Stop after the line containing "from random import Random": print each line exactly from the first line of the listing up to that point.

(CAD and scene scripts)
• • • • • • •

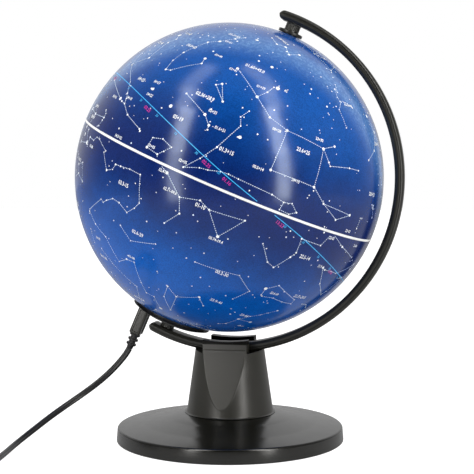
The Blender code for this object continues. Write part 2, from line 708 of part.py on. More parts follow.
def build_far_plug(rubber):
    """The full-size plug at the lead's far end, lying flat beside the coil."""
    x, z = USB_A_LINE
    body_length = 24 * MM
    body_end = USB_A_START + body_length
    middle = (x, USB_A_START + body_length / 2, z)
    block("usb_a_overmould", (15.6 * MM, body_length, 7.8 * MM), middle, rubber, bevel=1.0 * MM)
    metal = finish_material("usb_a_metal", (0.68, 0.68, 0.66), 0.25, 1)
    shell_low = body_end + GAP
    shell_length = 12 * MM
    shell_middle = (x, shell_low + shell_length / 2, z)
    shell = block("usb_a_shell", (12 * MM, shell_length, 4.5 * MM), shell_middle, metal)
    opening = (x, shell_low + shell_length / 2 + 0.8 * MM, z)
    combine(shell, block("usb_a_opening", (11.2 * MM, shell_length, 3.7 * MM), opening, metal))
    white = finish_material("usb_a_insert", (0.75, 0.75, 0.73), 0.45)
    insert_middle = (x, shell_low + shell_length / 2 + 0.2 * MM, z - 0.7 * MM)
    block("usb_a_insert", (10.4 * MM, shell_length - 2 * MM, 1.6 * MM), insert_middle, white)


def build():
    clear_scene()
    polar = axis_empty("polar_axis")
    spin = axis_empty("globe_spin_axis")
    build_base()
    build_neck()
    build_arm(polar)
    build_globe(spin)
    build_cap(polar)
    build_lamp(polar)
    build_plug(polar)
    build_lead()


build()
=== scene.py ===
"""Looks of the desk celestial globe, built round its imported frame. Metres, +Z up."""

from math import acos, asin, atan2, cos, degrees, exp, pi, radians, sin, sqrt, tanh
from random import Random

import bmesh
import bpy
from mathutils import Matrix, Vector


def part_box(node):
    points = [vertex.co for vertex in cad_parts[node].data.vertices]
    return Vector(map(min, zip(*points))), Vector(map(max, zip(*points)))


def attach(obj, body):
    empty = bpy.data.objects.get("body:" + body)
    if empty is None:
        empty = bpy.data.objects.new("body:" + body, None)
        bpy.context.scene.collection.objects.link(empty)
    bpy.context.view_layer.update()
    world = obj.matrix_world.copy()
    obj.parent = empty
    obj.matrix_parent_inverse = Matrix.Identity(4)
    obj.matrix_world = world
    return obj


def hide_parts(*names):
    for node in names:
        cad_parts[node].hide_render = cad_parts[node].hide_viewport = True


MM = 0.001
CORNERS = ((-1, -1), (1, -1), (1, 1), (-1, 1))

# The frame's driving sizes
GLOBE_RADIUS = 100 * MM
GLOBE_CENTRE = Vector((0, 0, 171.4)) * MM
POLAR_TILT = radians(23.45)
POLAR_FRAME = Matrix.Translation(GLOBE_CENTRE) @ Matrix.Rotation(POLAR_TILT, 4, "Y")

# Sizes of the stand
BASE_RADIUS = 74.5 * MM
BASE_RIM_RADIUS = 73.8 * MM
BASE_RIM_HEIGHT = 9.4 * MM
BASE_TOP = 18.1 * MM
NECK_FOOT = 18.4 * MM
NECK_FOOT_RADIUS = 28.4 * MM
NECK_TOP_RADIUS = 22.9 * MM
NECK_TOP = 57.6 * MM
JAW_HALF_LENGTH = 14.6 * MM
JAW_OUTER = 15.8 * MM
JAW_INNER = 8.5 * MM
JAW_TOP = 67.0 * MM
JAW_ARC = 105.3 * MM
FACET_TIP = 23.5 * MM
FACET_TIP_OUT = 27.66 * MM
FACET_SEAM = 60.6 * MM
FOOT_ROUND = 1.2 * MM
TONGUE_STEP = 0.3 * MM
ARM_INNER = 107.5 * MM
ARM_OUTER = 113.4 * MM
ARM_WIDTH = 12.0 * MM
ARM_OVERRUN = 7.5 * MM
POST_END = 107.1 * MM

# Lamp cap and plug, along the polar axis
CAP_RADIUS = 26.75 * MM
CAP_FACE = -100.2 * MM
CAP_BACK = -101.2 * MM
CAP_RIM = -98.5 * MM
PLUG_OFFSET = -18.0 * MM
PLUG_DEPTH = 7.3 * MM
PLUG_WIDTH = 10.0 * MM
PLUG_TOP = -101.5 * MM
PLUG_END = -120.2 * MM
RELIEF_TOP = -120.5 * MM
RELIEF_LENGTH = 10.8 * MM

# Sizes of the lead
CORE_RADIUS = 1.28 * MM
CORE_OFFSET = 0.8 * MM
COIL_CENTRE = Vector((-152.5, -97.0, 0)) * MM

# Print: the right ascension, in hours, that faces -Y, and the height of marks over the shell
FRONT_HOUR = 1.73
PRINT_LIFT = 0.04 * MM

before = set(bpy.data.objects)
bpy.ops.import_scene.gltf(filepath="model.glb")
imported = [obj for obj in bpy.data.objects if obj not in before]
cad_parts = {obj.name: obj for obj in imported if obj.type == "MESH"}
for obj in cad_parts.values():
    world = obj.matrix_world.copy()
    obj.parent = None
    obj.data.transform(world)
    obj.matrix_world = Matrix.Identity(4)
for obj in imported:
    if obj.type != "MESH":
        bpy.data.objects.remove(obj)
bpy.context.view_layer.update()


def linked(name, data):
    """A new object of the given data, in the scene."""
    obj = bpy.data.objects.new(name, data)
    bpy.context.scene.collection.objects.link(obj)
    return obj


def rows(text, units=(1, 1, 1)):
    """The rows of a table parted by commas, as numbers, each in its column's unit."""
    return [tuple(float(word) / unit for word, unit in zip(row.split(), units)) for row in text.split(",")]


def route(text):
    """Points along a path, from a table in millimetres."""
    return [Vector(row) * MM for row in rows(text)]


# Camera

VIEW_AZIMUTH = 0.20727


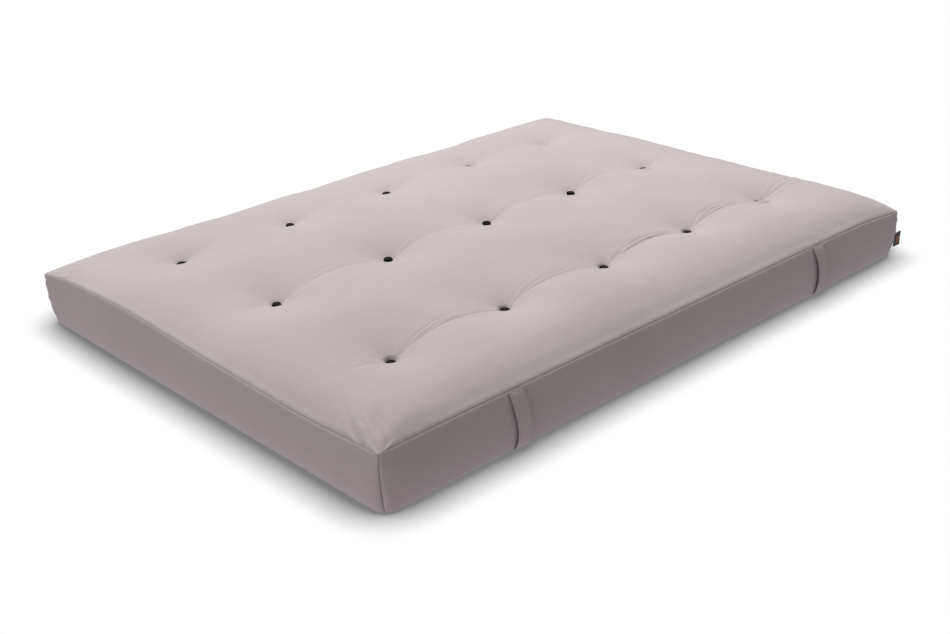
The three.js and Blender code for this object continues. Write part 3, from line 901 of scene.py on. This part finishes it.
def border_panel(side):
    spec = SIDES[side]
    half, seed = spec["half"], spec["seed"]
    along = stations(-half, half, [], 1.0, 10 * MM, 10 * MM, [*BORDER_STEPS, 6 * MM])
    tall = TOP_SEAM - FLOOR_SEAM
    share = stations(0, tall, [], 1.0, 6 * MM, 6 * MM, BORDER_STEPS) / tall
    s, h = np.meshgrid(along, share, indexing="ij")
    below_top, above_base, corner = (1 - h) * tall, h * tall, half - np.abs(s)
    tuck = (1 - h) ** 2.2
    half_x, half_y = HALF_LENGTH - BASE_TUCK_X * tuck, HALF_WIDTH - BASE_TUCK_Y * tuck
    lengthwise = half == HALF_LENGTH
    across, shrink = (half_y, half_x / half) if lengthwise else (half_x, half_y / half)
    rim_x = spec["along"][0] * s + spec["out"][0] * HALF_LENGTH
    rim_y = spec["along"][1] * s + spec["out"][1] * HALF_WIDTH
    z = FLOOR_SEAM + (TOP_SEAM + seam_lift(rim_x, rim_y) - FLOOR_SEAM) * h
    out = border_swell(s, h, half) + border_wrinkles(s, h, half, seed)
    out = out - groove(below_top, rim_x if lengthwise else rim_y, 22 if lengthwise else 21)
    out = out + roll(below_top, s, seed) * np.clip(below_top / (3 * MM), 0, 1)
    out = out - groove(above_base, rim_x if lengthwise else rim_y, 42 if lengthwise else 41) * 0.5
    ends = CORNER_GROOVE * np.exp(-corner / GROOVE_WIDTH)
    out = out - ends * np.clip(np.minimum(below_top, above_base) / (4 * MM), 0, 1)
    place_x = spec["along"][0] * (s * shrink - np.sign(s) * ends) + spec["out"][0] * (across + out)
    place_y = spec["along"][1] * (s * shrink - np.sign(s) * ends) + spec["out"][1] * (across + out)
    # the uppermost line of points is the top panel's own edge
    top_x, top_y = draw_in(rim_x, rim_y)
    place_x, place_y = np.where(h == 1, top_x, place_x), np.where(h == 1, top_y, place_y)
    radius = TOP_CORNER + (BASE_CORNER - TOP_CORNER) * (1 - h) ** 3
    place_x, place_y = round_corners(place_x, place_y, half_x, half_y, radius)
    points = np.stack([place_x + CENTRE_X, place_y, z], -1)
    panel = add_mesh(f"border_{side}_cloth", points, lattice_faces(*s.shape), cover_cloth)
    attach(panel, "mattress")
    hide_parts(f"border_{side}")
    return panel


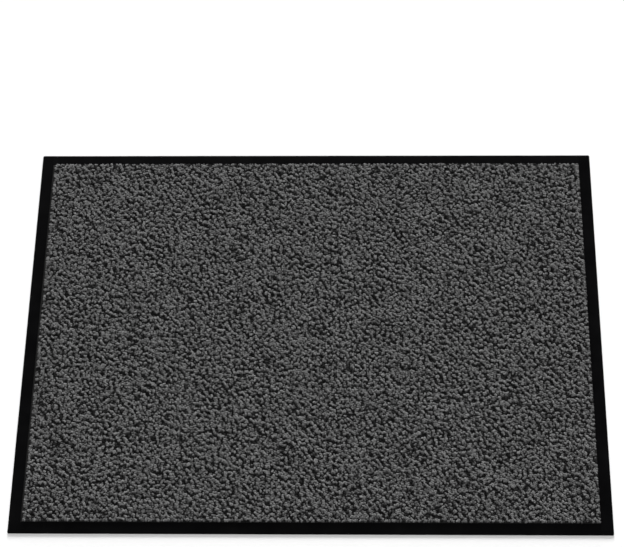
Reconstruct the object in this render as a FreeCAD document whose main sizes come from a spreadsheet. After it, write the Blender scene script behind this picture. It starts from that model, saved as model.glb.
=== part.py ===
"""Door mat with cut, twisted pile on a flexible vinyl backing, framed by four flat vinyl border strips.

Millimetres. +Z is up, +X is the long side, +Y is the back. The origin is the middle of the underside.
From the floor up, the layers are the backing sheet, the border strips with the carpet between them,
and in the carpet the precoat, the primary cloth and the pile. Every layer meets the next face to face.
The two side strips run the full depth of the mat, and the front and back strips butt between them.
"""
import FreeCAD, Part
import os

import Sketcher

SIZES = [
    ("mat_length", 1200.0, "outside length, along X"),
    ("mat_depth", 900.0, "outside depth, along Y"),
    ("corner_radius", 3.0, "outside corners, seen from above"),
    ("backing_thick", 1.4, "vinyl sheet under everything"),
    ("border_width", 24.0, "from the outside edge to the carpet"),
    ("border_rise", 1.5, "strip height above the backing, beside the carpet"),
    ("lip_rise", 0.8, "strip height above the backing, at the outside edge"),
    ("lip_radius", 0.5, "rounding of the strip's outside top edge"),
    ("precoat_thick", 0.5, "latex layer that locks the tufts"),
    ("cloth_thick", 0.5, "woven cloth that the tufts are sewn through"),
    ("pile_height", 5.2, "free pile above the cloth"),
    ("pile_shoulder", 1.5, "rounding of the pile block's top edges"),
]
NEAR = 1e-4  # how close two coordinates are when they are the same place

doc = FreeCAD.newDocument("DoorMat")


def make_sheet():
    """The spreadsheet of driving dimensions: one row each, with its alias on the value."""
    sheet = doc.addObject("Spreadsheet::Sheet", "Sizes")
    for row, (alias, value, note) in enumerate(SIZES, start=1):
        sheet.set(f"A{row}", alias)
        sheet.set(f"B{row}", str(value))
        sheet.set(f"C{row}", note)
        sheet.setAlias(f"B{row}", alias)
    doc.recompute()
    return sheet


def new_body(node, height="0 mm"):
    """An empty body with its node name as the label, its base at a height given as an expression."""
    body = doc.addObject("PartDesign::Body", node)
    body.Label = node
    body.setExpression("Placement.Base.z", height)
    return body


def new_sketch(body, name, role):
    """A sketch on one of the body's own origin planes."""
    sketch = body.newObject("Sketcher::SketchObject", name)
    planes = {plane.Role: plane for plane in body.Origin.OriginFeatures}
    sketch.AttachmentSupport = [(planes[role], "")]
    sketch.MapMode = "FlatFace"
    return sketch


def add_outline(sketch, points):
    """A closed run of lines through the points, with each corner made coincident. Returns the first line's index."""
    first = sketch.GeometryCount
    count = len(points)
    for i, (x, y) in enumerate(points):
        end = points[(i + 1) % count]
        line = Part.LineSegment(FreeCAD.Vector(x, y, 0), FreeCAD.Vector(end[0], end[1], 0))
        sketch.addGeometry(line, False)
    for i in range(count):
        sketch.addConstraint(Sketcher.Constraint("Coincident", first + i, 2, first + (i + 1) % count, 1))
    return first


def hold(sketch, kind, *where, name="", size=""):
    """A constraint. A dimension also gets a name and the expression that drives it."""
    index = sketch.addConstraint(Sketcher.Constraint(kind, *where))
    if name:
        sketch.renameConstraint(index, name)
        sketch.setExpression(f"Constraints.{name}", size)


def rectangle(body, name, length, depth):
    """A sketch of a rectangle centred on the body's origin, sized by two expressions."""
    sketch = new_sketch(body, name, "XY_Plane")
    half = 50.0
    first = add_outline(sketch, [(-half, -half), (half, -half), (half, half), (-half, half)])
    bottom, right, top, left = range(first, first + 4)
    hold(sketch, "Horizontal", bottom)
    hold(sketch, "Horizontal", top)
    hold(sketch, "Vertical", right)
    hold(sketch, "Vertical", left)
    hold(sketch, "Symmetric", bottom, 1, right, 2, -1, 1)
    hold(sketch, "DistanceX", bottom, 1, bottom, 2, 2 * half, name="length", size=length)
    hold(sketch, "DistanceY", right, 1, right, 2, 2 * half, name="depth", size=depth)
    return sketch


def pad(body, sketch, length, midplane=False):
    """Extrudes a sketch by an expression, either upwards from its plane or equally both ways."""
    feature = body.newObject("PartDesign::Pad", f"{body.Name}_pad")
    feature.Profile = sketch
    feature.Midplane = midplane
    feature.setExpression("Length", length)
    doc.recompute()
    return feature


def round_edges(body, base, name, radius, wanted):
    """Fillets the edges of the base feature that the test picks."""
    names = [f"Edge{i}" for i, edge in enumerate(base.Shape.Edges, start=1) if wanted(edge)]
    feature = body.newObject("PartDesign::Fillet", name)
    feature.Base = (base, names)
    feature.setExpression("Radius", radius)
    doc.recompute()
    return feature


def upright(edge):
    """True for a straight edge parallel to Z."""
    box = edge.BoundBox
    return box.XLength < NEAR and box.YLength < NEAR


def at_height(height):
    """A test for the edges that lie wholly at one height."""
    return lambda edge: abs(edge.BoundBox.ZMin - height) < NEAR and abs(edge.BoundBox.ZMax - height) < NEAR


def layer(node, height, thick, length="Sizes.mat_length", depth="Sizes.mat_depth"):
    """A flat layer of the mat: a rectangle padded upwards from a height."""
    body = new_body(node, height)
    sketch = rectangle(body, f"{node}_outline", length, depth)
    return body, pad(body, sketch, thick)


def wedge_profile(body):
    """The strip's cross-section: the carpet side on the Z axis, and the top falling to the outside edge."""
    sketch = new_sketch(body, f"{body.Name}_profile", "XZ_Plane")
    width, rise, lip = 20.0, 2.0, 1.0
    first = add_outline(sketch, [(0, 0), (width, 0), (width, lip), (0, rise)])
    base, outside, inside = first, first + 1, first + 3
    hold(sketch, "Coincident", base, 1, -1, 1)
    hold(sketch, "Horizontal", base)
    hold(sketch, "Vertical", outside)
    hold(sketch, "Vertical", inside)
    hold(sketch, "DistanceX", base, 1, base, 2, width, name="width", size="Sizes.border_width")
    hold(sketch, "DistanceY", outside, 1, outside, 2, lip, name="lip", size="Sizes.lip_rise")
    hold(sketch, "DistanceY", inside, 2, inside, 1, rise, name="rise", size="Sizes.border_rise")
    return sketch


def slope_ends(body):
    """Cuts both ends of a side strip to the slope of the strips that butt against it, so that the lip stays level."""
    sketch = new_sketch(body, f"{body.Name}_end_slopes", "YZ_Plane")
    end, start, rise, lip = 60.0, 40.0, 2.0, 1.0
    for side, word in ((1, "back"), (-1, "front")):
        first = add_outline(sketch, [(side * start, rise), (side * end, lip), (side * end, rise)])
        slope, outside, top = range(first, first + 3)
        hold(sketch, "Vertical", outside)
        hold(sketch, "Horizontal", top)
        ends = (-1, 1, outside, 1) if side > 0 else (outside, 1, -1, 1)
        run = (slope, 1, slope, 2) if side > 0 else (slope, 2, slope, 1)
        hold(sketch, "DistanceX", *ends, end, name=f"{word}_end", size="Sizes.mat_depth / 2")
        hold(sketch, "DistanceX", *run, end - start, name=f"{word}_run", size="Sizes.border_width")
        hold(sketch, "DistanceY", -1, 1, outside, 1, lip, name=f"{word}_lip", size="Sizes.lip_rise")
        hold(sketch, "DistanceY", -1, 1, outside, 2, rise, name=f"{word}_rise", size="Sizes.border_rise")
    cut = body.newObject("PartDesign::Pocket", f"{body.Name}_end_cut")
    cut.Profile = sketch
    cut.Type = "ThroughAll"
    cut.Midplane = True
    doc.recompute()
    return cut


def border_strip(node, run, turn, along, offset):
    """A border strip of a given run. It is modelled as the right-hand strip and turned about Z into its place."""
    body = new_body(node, "Sizes.backing_thick")
    body.Placement.Rotation = FreeCAD.Rotation(FreeCAD.Vector(0, 0, 1), turn)
    body.setExpression(f"Placement.Base.{along}", offset)
    return body, pad(body, wedge_profile(body), run, midplane=True)


def side_strip(node, turn, offset):
    """A left or right strip: full depth, with sloped ends, rounded outside corners and a rounded lip."""
    body, strip = border_strip(node, "Sizes.mat_depth", turn, "x", offset)
    whole = strip.Shape.Volume
    strip = slope_ends(body)
    if strip.Shape.Volume >= whole - NEAR:
        raise RuntimeError(f"{node}: the end slopes cut nothing")
    width = sheet.border_width
    strip = round_edges(
        body, strip, f"{node}_corners", "Sizes.corner_radius",
        lambda edge: upright(edge) and abs(edge.BoundBox.XMin - width) < NEAR,
    )
    round_edges(body, strip, f"{node}_lip", "Sizes.lip_radius", at_height(sheet.lip_rise))


def end_strip(node, turn, offset):
    """A front or back strip: it butts between the side strips and has a rounded lip."""
    body, strip = border_strip(node, "Sizes.mat_length - 2 * Sizes.border_width", turn, "y", offset)
    round_edges(body, strip, f"{node}_lip", "Sizes.lip_radius", at_height(sheet.lip_rise))


def backing_sheet():
    """The vinyl sheet under the whole mat, with rounded corners."""
    body, blank = layer("backing_sheet", "0 mm", "Sizes.backing_thick")
    round_edges(body, blank, "backing_corners", "Sizes.corner_radius", upright)


def carpet():
    """The three layers between the strips: the precoat, the primary cloth and the pile on it."""
    inner = {
        "length": "Sizes.mat_length - 2 * Sizes.border_width",
        "depth": "Sizes.mat_depth - 2 * Sizes.border_width",
    }
    cloth_base = "Sizes.backing_thick + Sizes.precoat_thick"
    layer("precoat", "Sizes.backing_thick", "Sizes.precoat_thick", **inner)
    layer("primary_cloth", cloth_base, "Sizes.cloth_thick", **inner)
    body, block = layer("pile", f"{cloth_base} + Sizes.cloth_thick", "Sizes.pile_height", **inner)
    round_edges(body, block, "pile_shoulders", "Sizes.pile_shoulder", at_height(sheet.pile_height))


def check(bodies):
    """Stops if any object failed to build or any piece isn't one valid solid."""
    for thing in doc.Objects:
        if {"Invalid", "Error"} & set(thing.State):
            raise RuntimeError(f"{thing.Label}: {thing.State}")
    for body in bodies:
        shape = body.Shape
        if shape.isNull() or not shape.isValid() or len(shape.Solids) != 1:
            raise RuntimeError(f"{body.Label}: not one valid solid")


def export(bodies):
    """Writes each piece to its own file, named after its node."""
    os.makedirs("parts", exist_ok=True)
    for body in bodies:
        body.Shape.exportStep(f"parts/{body.Label}.step")
        box = body.Shape.BoundBox
        lows = " ".join(f"{v:.2f}" for v in (box.XMin, box.YMin, box.ZMin))
        highs = " ".join(f"{v:.2f}" for v in (box.XMax, box.YMax, box.ZMax))
        print(f"{body.Label}: {lows} to {highs}, {body.Shape.Volume:.0f} mm3")


sheet = make_sheet()
to_side = "(Sizes.mat_length / 2 - Sizes.border_width)"
to_end = "(Sizes.mat_depth / 2 - Sizes.border_width)"
backing_sheet()
side_strip("border_right", 0, to_side)
side_strip("border_left", 180, f"-{to_side}")
end_strip("border_back", 90, to_end)
end_strip("border_front", -90, f"-{to_end}")
carpet()
doc.recompute()
pieces = [thing for thing in doc.Objects if thing.TypeId == "PartDesign::Body"]
check(pieces)
export(pieces)
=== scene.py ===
"""Door mat: mottled cut pile of two-ply yarn on a flexible vinyl backing, framed by vinyl border strips.

Metres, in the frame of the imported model: +X along the long side, +Y to the back, +Z up, and the origin
under the middle. The vinyl sheet, the four strips and the carrier cloth are modelled in place of their
plain solids. The pile is made of separate tufts: two plies, each grey or black, wound round each other,
cut and splayed at the top.
"""
import math

import bmesh
import bpy
import numpy as np
from mathutils import Matrix, Vector, noise


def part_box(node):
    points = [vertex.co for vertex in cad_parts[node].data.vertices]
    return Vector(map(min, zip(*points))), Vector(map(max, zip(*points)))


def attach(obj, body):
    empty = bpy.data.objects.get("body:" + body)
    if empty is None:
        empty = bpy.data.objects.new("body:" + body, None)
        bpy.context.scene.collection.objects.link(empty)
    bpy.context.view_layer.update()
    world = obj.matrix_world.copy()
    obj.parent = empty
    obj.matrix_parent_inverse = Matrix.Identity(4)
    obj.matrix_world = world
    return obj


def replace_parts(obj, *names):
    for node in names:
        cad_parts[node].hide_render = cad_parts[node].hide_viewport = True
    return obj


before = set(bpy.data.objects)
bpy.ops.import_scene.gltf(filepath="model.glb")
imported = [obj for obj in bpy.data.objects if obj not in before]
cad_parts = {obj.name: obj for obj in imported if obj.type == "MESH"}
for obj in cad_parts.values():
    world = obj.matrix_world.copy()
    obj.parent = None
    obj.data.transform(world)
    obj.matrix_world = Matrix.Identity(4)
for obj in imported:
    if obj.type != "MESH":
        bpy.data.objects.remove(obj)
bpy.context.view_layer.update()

MM = 0.001
UP = Vector((0, 0, 1))
NEAR = 1e-6  # how close two places are when they are the same

# Vinyl
LIP_RISE = 0.8 * MM  # strip height above the backing at the outside edge
LIP_ROUND = 0.45 * MM
CORNER_ROUND = 3 * MM
WELD_GROOVE = 0.25 * MM  # half the width of the fine line where two strips butt
STRIP_STEP = 12 * MM  # between the cuts that let a strip wander
STRIP_SWELLS = 11  # a metre: how often it does
STRIP_TOP = 1.2 * MM  # how far down its top and its rounded lip reach
STRIP_RIPPLE = 0.06 * MM  # how far its top strays, up or down
STRIP_EDGE = 1 * MM  # the width, at its outside edge, that strays sideways
STRIP_STRAY = 0.15 * MM  # how far that strays, in or out
STRIP_TUCK = 0.1 * MM  # how far inside its place that runs, on average
GRIP_DEPTH = 0.25 * MM  # of the grooves between the pads on the underside
GRIP_CELL = 12 * MM  # from groove to groove
GRIP_SLOPE = 0.9 * MM  # from the middle of a groove to the flat of a pad
GRIP_MARGIN = 20 * MM  # plain, round the pads
CORNER_STEPS = 8
LIP_STEPS = 4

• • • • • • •

■ Task response ■
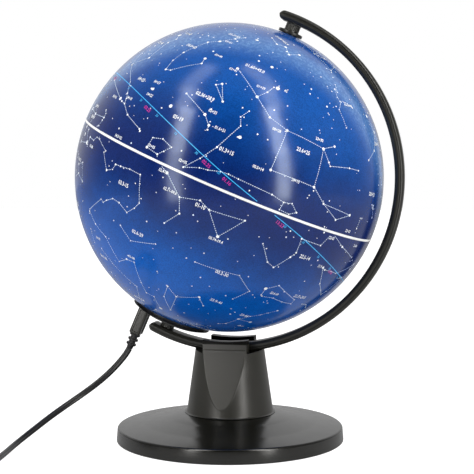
The Blender code for this object continues. Write part 2, from line 708 of part.py on. More parts follow.
def build_far_plug(rubber):
    """The full-size plug at the lead's far end, lying flat beside the coil."""
    x, z = USB_A_LINE
    body_length = 24 * MM
    body_end = USB_A_START + body_length
    middle = (x, USB_A_START + body_length / 2, z)
    block("usb_a_overmould", (15.6 * MM, body_length, 7.8 * MM), middle, rubber, bevel=1.0 * MM)
    metal = finish_material("usb_a_metal", (0.68, 0.68, 0.66), 0.25, 1)
    shell_low = body_end + GAP
    shell_length = 12 * MM
    shell_middle = (x, shell_low + shell_length / 2, z)
    shell = block("usb_a_shell", (12 * MM, shell_length, 4.5 * MM), shell_middle, metal)
    opening = (x, shell_low + shell_length / 2 + 0.8 * MM, z)
    combine(shell, block("usb_a_opening", (11.2 * MM, shell_length, 3.7 * MM), opening, metal))
    white = finish_material("usb_a_insert", (0.75, 0.75, 0.73), 0.45)
    insert_middle = (x, shell_low + shell_length / 2 + 0.2 * MM, z - 0.7 * MM)
    block("usb_a_insert", (10.4 * MM, shell_length - 2 * MM, 1.6 * MM), insert_middle, white)


def build():
    clear_scene()
    polar = axis_empty("polar_axis")
    spin = axis_empty("globe_spin_axis")
    build_base()
    build_neck()
    build_arm(polar)
    build_globe(spin)
    build_cap(polar)
    build_lamp(polar)
    build_plug(polar)
    build_lead()


build()
=== scene.py ===
"""Looks of the desk celestial globe, built round its imported frame. Metres, +Z up."""

from math import acos, asin, atan2, cos, degrees, exp, pi, radians, sin, sqrt, tanh
from random import Random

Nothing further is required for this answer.